# 2006 GTO 'Check Oil Light'



## GOATTEE (Nov 30, 2006)

Light came on while I was driving. Goes off when you stop. Comes back on while you drive. This is on the green information display. Checked the oil and is totally full on the dipstick. Last oil change about 3K miles ago. Temperature of the engine is running normal. Engine is not making any strange noises at all. Just the light. 28K on my car. Any ideas? 

Thank you.


----------



## GOATTEE (Nov 30, 2006)

Took it to a Chevrolet dealership.
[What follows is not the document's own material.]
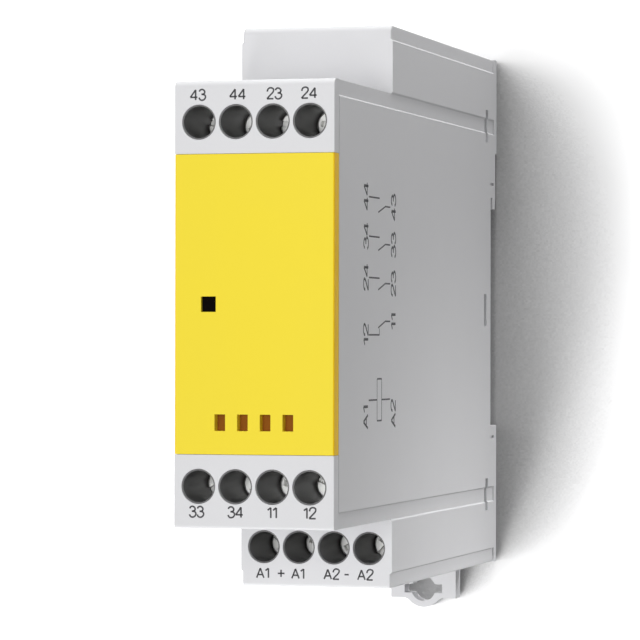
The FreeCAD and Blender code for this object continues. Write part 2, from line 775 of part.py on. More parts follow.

They changed the oil and filter and replaced the Oil Pressure Sensor and problem solved.


----------



## OmikronPhi (Jul 24, 2009)

Have you been resetting the oil life meter when you change the oil? 99 times out of 100 this is the issue...refer to you owner's manual to reset


----------



## OmikronPhi (Jul 24, 2009)

sorry...didn't notice the next post was by you before I posted


----------



## HP11 (Apr 11, 2009)

OmikronPhi said:


> sorry...didn't notice the next post was by you before I posted


Besides, that would be 'Service engine oil' rather than 'Check oil' accompanied by the little oil can symbol.


----------



## GOATTEE (Nov 30, 2006)

HP11 said:


> Besides, that would be 'Service engine oil' rather than 'Check oil' accompanied by the little oil can symbol.


Yes this is true. :agree


----------



## HP11 (Apr 11, 2009)

GOATTEE said:


> Yes this is true. :agree


That was directed at the other poster.......


----------